#### THE PROBLEM
Within the material below, transcribe exactly the lines from the one holding "bm = bmesh.new()" through the one holding "before = set(bpy.data.objects)", keeping both ends and skipping the rest.
* * *
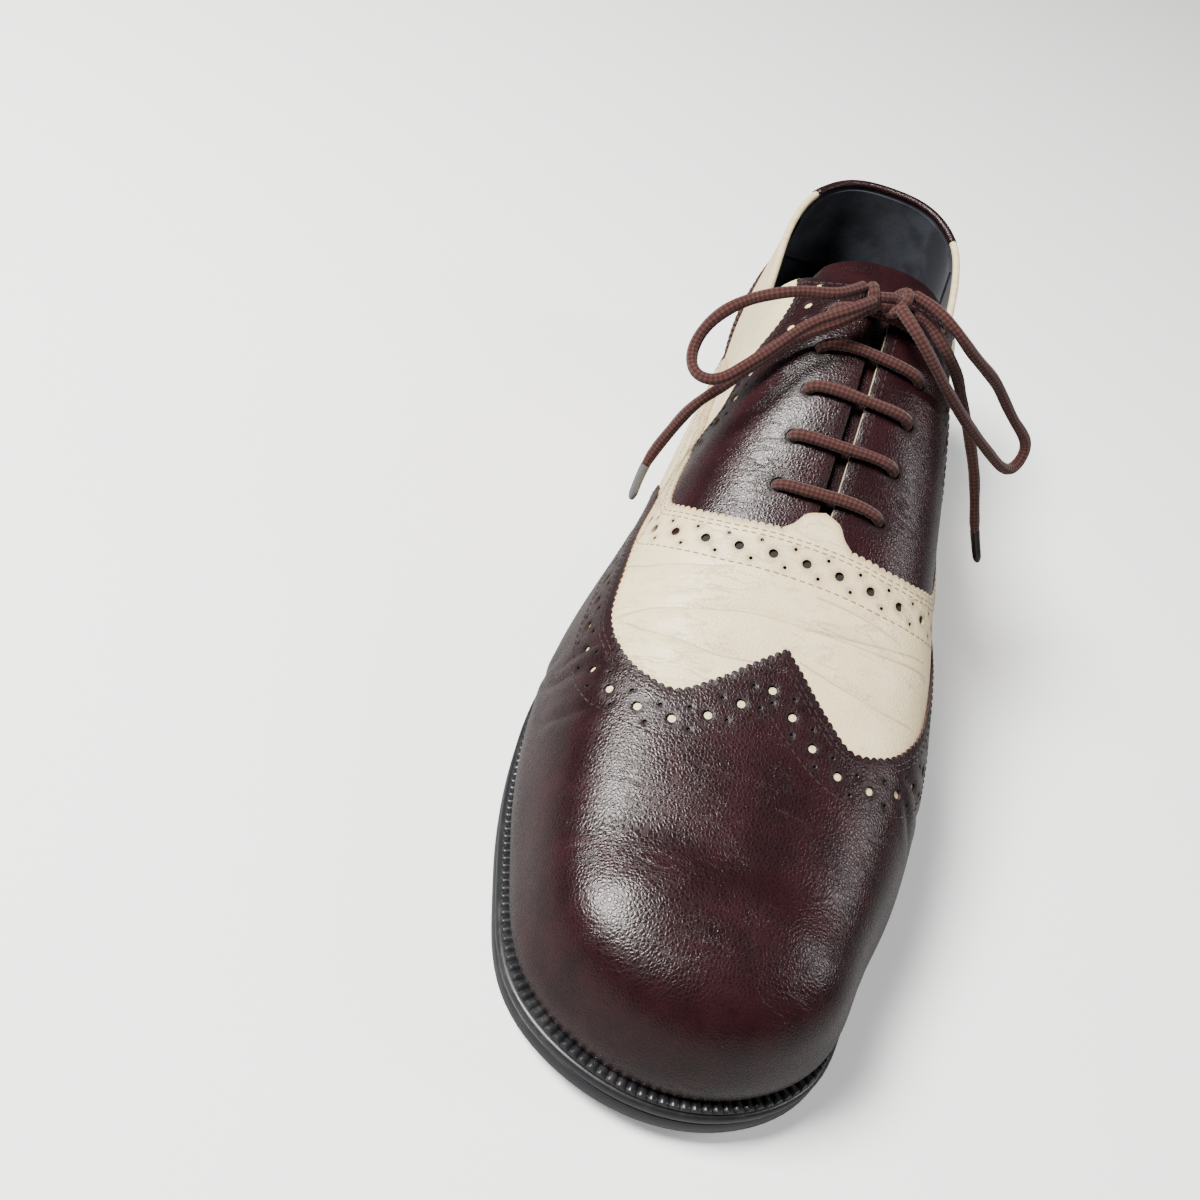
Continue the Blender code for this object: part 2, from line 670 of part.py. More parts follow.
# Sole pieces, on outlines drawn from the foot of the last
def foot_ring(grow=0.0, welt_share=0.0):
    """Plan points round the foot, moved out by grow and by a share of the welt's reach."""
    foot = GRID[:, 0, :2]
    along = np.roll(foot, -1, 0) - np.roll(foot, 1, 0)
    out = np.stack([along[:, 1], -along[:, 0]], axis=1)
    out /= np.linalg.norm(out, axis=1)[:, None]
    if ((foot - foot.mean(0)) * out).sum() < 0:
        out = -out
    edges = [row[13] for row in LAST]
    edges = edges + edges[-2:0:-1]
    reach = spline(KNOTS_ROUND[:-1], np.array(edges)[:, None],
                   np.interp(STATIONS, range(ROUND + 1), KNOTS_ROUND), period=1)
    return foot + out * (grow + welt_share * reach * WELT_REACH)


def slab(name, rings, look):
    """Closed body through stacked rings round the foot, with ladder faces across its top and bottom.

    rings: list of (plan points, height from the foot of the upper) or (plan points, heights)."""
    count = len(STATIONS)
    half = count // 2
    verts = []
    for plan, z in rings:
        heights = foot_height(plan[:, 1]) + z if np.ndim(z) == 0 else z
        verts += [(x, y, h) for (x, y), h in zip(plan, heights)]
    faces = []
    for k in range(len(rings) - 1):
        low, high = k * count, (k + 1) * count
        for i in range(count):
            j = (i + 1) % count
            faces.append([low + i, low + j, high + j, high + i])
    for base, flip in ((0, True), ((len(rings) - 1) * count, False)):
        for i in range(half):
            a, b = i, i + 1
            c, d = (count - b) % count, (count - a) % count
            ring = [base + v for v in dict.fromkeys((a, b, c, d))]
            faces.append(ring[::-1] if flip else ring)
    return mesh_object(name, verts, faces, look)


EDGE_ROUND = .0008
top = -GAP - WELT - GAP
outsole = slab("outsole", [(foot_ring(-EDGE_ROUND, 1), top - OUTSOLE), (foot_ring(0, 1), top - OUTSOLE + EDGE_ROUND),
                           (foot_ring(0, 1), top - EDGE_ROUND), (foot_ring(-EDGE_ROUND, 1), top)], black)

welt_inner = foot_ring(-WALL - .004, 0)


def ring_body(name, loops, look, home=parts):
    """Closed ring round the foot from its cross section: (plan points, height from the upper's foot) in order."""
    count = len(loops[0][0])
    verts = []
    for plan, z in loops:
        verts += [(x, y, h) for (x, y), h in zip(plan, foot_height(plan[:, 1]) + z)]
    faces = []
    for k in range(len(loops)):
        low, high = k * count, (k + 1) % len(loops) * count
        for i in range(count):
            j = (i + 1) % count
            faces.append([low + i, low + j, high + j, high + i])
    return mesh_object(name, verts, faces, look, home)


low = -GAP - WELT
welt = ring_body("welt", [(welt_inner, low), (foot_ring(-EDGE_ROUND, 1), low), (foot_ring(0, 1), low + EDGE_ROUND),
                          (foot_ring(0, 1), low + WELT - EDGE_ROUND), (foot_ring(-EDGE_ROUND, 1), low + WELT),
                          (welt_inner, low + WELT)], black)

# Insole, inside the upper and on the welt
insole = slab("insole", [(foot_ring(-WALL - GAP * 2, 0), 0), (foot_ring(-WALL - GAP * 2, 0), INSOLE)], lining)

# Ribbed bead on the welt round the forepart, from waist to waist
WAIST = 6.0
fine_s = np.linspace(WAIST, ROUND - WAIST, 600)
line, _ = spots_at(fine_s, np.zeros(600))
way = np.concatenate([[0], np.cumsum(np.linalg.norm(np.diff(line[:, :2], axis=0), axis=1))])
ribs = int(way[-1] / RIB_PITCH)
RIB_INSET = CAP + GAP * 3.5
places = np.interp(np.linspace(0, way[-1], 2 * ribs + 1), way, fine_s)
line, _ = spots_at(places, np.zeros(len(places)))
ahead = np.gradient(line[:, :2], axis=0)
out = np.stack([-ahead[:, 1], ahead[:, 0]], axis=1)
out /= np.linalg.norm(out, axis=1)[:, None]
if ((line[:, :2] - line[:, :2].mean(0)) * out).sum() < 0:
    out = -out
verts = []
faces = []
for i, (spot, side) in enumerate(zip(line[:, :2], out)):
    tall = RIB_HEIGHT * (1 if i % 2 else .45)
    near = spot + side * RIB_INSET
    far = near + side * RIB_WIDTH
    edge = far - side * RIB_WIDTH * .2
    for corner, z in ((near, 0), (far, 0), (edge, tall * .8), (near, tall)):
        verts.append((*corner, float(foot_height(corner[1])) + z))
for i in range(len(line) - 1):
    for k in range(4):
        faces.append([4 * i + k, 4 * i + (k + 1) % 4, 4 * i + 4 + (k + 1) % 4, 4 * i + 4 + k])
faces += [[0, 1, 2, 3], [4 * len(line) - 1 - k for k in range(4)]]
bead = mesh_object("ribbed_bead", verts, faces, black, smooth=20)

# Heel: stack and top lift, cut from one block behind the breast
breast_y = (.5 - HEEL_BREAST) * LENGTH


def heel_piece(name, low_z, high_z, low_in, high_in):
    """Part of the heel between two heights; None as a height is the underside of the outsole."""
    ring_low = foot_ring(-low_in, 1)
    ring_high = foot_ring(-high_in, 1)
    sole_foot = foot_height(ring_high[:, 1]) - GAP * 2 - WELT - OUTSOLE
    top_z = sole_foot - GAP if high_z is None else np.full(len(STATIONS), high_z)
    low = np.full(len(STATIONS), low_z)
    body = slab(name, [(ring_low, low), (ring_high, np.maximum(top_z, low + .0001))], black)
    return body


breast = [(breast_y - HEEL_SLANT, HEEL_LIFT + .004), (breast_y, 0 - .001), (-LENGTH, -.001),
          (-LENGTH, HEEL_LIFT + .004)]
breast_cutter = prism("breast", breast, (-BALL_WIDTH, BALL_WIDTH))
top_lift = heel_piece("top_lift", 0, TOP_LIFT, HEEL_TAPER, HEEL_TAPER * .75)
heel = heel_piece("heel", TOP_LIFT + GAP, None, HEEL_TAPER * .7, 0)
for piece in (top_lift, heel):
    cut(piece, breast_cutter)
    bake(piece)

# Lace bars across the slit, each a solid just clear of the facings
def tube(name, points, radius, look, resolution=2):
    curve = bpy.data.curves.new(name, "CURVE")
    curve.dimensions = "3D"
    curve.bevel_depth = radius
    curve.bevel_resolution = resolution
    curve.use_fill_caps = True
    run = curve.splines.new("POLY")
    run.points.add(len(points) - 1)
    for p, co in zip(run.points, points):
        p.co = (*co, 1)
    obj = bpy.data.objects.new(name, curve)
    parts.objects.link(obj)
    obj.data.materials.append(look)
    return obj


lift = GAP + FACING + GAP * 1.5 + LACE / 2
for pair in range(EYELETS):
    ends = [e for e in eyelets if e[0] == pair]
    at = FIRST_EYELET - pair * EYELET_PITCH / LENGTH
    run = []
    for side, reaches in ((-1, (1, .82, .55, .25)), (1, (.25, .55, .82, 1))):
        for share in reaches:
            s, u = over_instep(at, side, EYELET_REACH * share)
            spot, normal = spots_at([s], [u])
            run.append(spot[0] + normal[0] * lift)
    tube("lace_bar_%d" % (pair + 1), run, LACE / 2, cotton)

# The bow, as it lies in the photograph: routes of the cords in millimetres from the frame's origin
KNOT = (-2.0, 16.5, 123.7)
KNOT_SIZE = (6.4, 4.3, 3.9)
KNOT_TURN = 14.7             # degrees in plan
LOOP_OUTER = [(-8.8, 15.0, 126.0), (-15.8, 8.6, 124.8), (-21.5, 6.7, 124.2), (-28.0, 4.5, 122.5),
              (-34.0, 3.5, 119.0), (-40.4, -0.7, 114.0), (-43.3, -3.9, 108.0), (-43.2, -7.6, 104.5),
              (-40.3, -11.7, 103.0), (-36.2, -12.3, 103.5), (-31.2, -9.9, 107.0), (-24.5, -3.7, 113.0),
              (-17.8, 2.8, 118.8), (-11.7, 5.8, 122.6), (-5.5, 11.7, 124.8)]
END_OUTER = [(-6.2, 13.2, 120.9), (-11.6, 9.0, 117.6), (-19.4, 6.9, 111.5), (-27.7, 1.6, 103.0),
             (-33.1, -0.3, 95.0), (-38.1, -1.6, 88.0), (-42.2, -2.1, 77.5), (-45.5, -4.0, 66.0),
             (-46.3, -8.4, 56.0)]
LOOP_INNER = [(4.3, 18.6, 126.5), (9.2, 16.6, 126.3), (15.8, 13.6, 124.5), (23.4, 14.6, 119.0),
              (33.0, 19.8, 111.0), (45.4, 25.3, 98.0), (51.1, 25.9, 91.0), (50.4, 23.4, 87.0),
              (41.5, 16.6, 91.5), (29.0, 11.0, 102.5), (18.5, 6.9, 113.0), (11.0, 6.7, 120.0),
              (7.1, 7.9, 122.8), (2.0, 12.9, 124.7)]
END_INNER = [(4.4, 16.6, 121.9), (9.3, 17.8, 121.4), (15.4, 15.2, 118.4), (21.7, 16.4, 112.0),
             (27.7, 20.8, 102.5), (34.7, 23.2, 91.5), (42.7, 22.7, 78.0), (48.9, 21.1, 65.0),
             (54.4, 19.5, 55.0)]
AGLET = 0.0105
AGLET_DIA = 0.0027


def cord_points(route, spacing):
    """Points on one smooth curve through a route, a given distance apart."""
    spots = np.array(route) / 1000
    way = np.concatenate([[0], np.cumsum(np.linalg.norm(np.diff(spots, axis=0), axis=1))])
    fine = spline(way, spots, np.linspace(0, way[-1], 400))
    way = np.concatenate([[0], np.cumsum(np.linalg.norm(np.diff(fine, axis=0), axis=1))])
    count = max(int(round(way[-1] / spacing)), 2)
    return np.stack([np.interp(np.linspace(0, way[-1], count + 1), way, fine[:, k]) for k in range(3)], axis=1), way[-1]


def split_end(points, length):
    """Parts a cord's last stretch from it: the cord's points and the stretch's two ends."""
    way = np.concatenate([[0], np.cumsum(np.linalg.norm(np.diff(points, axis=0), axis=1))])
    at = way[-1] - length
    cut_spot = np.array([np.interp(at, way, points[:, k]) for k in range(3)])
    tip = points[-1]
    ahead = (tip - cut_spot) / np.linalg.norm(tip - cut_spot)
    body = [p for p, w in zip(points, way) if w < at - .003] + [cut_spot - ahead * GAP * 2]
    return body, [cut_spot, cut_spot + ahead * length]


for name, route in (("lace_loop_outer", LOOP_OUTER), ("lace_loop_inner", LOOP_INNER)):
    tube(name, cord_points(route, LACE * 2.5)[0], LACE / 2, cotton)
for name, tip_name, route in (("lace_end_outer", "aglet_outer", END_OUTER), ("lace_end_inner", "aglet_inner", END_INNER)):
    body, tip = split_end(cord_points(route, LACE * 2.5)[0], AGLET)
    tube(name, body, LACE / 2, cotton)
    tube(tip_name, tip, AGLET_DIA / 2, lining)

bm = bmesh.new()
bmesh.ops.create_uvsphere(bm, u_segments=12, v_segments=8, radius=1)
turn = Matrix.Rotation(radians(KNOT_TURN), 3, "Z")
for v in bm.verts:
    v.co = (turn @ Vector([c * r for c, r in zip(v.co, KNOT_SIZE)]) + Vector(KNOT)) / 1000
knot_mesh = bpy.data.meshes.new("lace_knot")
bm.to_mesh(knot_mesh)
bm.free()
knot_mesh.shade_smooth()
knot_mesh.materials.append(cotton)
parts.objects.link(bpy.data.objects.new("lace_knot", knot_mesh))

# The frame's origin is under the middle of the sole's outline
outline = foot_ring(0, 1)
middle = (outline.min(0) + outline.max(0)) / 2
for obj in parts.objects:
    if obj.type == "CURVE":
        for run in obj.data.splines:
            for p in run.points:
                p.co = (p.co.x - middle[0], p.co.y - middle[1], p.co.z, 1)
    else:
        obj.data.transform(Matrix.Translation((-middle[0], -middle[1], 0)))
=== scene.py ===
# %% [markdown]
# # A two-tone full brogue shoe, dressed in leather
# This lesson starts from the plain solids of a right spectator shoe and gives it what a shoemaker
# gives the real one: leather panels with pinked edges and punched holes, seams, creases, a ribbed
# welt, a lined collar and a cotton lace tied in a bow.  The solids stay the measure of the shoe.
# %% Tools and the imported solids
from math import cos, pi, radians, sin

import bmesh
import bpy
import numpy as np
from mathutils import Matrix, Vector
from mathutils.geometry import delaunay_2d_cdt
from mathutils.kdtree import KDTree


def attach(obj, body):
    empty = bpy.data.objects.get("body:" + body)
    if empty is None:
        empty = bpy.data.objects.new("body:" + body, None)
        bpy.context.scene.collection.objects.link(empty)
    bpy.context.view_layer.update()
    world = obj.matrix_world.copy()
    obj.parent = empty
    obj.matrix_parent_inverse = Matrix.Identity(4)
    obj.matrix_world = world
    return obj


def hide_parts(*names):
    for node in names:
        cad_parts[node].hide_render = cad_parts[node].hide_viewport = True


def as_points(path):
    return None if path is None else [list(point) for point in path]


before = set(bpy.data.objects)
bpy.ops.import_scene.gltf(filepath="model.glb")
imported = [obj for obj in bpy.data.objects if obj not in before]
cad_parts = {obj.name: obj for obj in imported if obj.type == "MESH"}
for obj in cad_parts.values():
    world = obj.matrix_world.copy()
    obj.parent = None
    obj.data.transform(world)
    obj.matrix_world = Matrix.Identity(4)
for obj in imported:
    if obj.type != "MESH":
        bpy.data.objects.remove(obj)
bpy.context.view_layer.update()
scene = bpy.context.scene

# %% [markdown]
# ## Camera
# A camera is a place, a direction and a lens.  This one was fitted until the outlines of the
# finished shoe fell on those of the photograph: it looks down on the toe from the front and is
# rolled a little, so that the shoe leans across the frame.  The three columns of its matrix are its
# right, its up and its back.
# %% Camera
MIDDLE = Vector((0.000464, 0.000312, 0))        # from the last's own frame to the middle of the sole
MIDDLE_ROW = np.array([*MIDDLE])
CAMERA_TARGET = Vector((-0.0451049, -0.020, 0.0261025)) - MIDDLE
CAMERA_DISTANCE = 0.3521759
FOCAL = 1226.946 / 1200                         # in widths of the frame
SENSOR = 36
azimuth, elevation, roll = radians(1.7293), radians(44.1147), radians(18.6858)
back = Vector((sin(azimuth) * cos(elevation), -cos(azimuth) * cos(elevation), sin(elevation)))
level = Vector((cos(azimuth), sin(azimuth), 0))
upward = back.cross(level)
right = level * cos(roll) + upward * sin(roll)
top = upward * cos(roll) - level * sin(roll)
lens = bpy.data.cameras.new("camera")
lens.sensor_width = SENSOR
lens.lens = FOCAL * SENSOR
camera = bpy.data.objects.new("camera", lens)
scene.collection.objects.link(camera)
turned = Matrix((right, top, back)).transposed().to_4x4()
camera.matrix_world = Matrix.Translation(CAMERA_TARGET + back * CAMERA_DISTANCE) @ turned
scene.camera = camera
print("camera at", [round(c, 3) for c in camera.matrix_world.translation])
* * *
#### FINISHED TASK
bm = bmesh.new()
bmesh.ops.create_uvsphere(bm, u_segments=12, v_segments=8, radius=1)
turn = Matrix.Rotation(radians(KNOT_TURN), 3, "Z")
for v in bm.verts:
    v.co = (turn @ Vector([c * r for c, r in zip(v.co, KNOT_SIZE)]) + Vector(KNOT)) / 1000
knot_mesh = bpy.data.meshes.new("lace_knot")
bm.to_mesh(knot_mesh)
bm.free()
knot_mesh.shade_smooth()
knot_mesh.materials.append(cotton)
parts.objects.link(bpy.data.objects.new("lace_knot", knot_mesh))

# The frame's origin is under the middle of the sole's outline
outline = foot_ring(0, 1)
middle = (outline.min(0) + outline.max(0)) / 2
for obj in parts.objects:
    if obj.type == "CURVE":
        for run in obj.data.splines:
            for p in run.points:
                p.co = (p.co.x - middle[0], p.co.y - middle[1], p.co.z, 1)
    else:
        obj.data.transform(Matrix.Translation((-middle[0], -middle[1], 0)))
=== scene.py ===
# %% [markdown]
# # A two-tone full brogue shoe, dressed in leather
# This lesson starts from the plain solids of a right spectator shoe and gives it what a shoemaker
# gives the real one: leather panels with pinked edges and punched holes, seams, creases, a ribbed
# welt, a lined collar and a cotton lace tied in a bow.  The solids stay the measure of the shoe.
# %% Tools and the imported solids
from math import cos, pi, radians, sin

import bmesh
import bpy
import numpy as np
from mathutils import Matrix, Vector
from mathutils.geometry import delaunay_2d_cdt
from mathutils.kdtree import KDTree


def attach(obj, body):
    empty = bpy.data.objects.get("body:" + body)
    if empty is None:
        empty = bpy.data.objects.new("body:" + body, None)
        bpy.context.scene.collection.objects.link(empty)
    bpy.context.view_layer.update()
    world = obj.matrix_world.copy()
    obj.parent = empty
    obj.matrix_parent_inverse = Matrix.Identity(4)
    obj.matrix_world = world
    return obj


def hide_parts(*names):
    for node in names:
        cad_parts[node].hide_render = cad_parts[node].hide_viewport = True


def as_points(path):
    return None if path is None else [list(point) for point in path]


before = set(bpy.data.objects)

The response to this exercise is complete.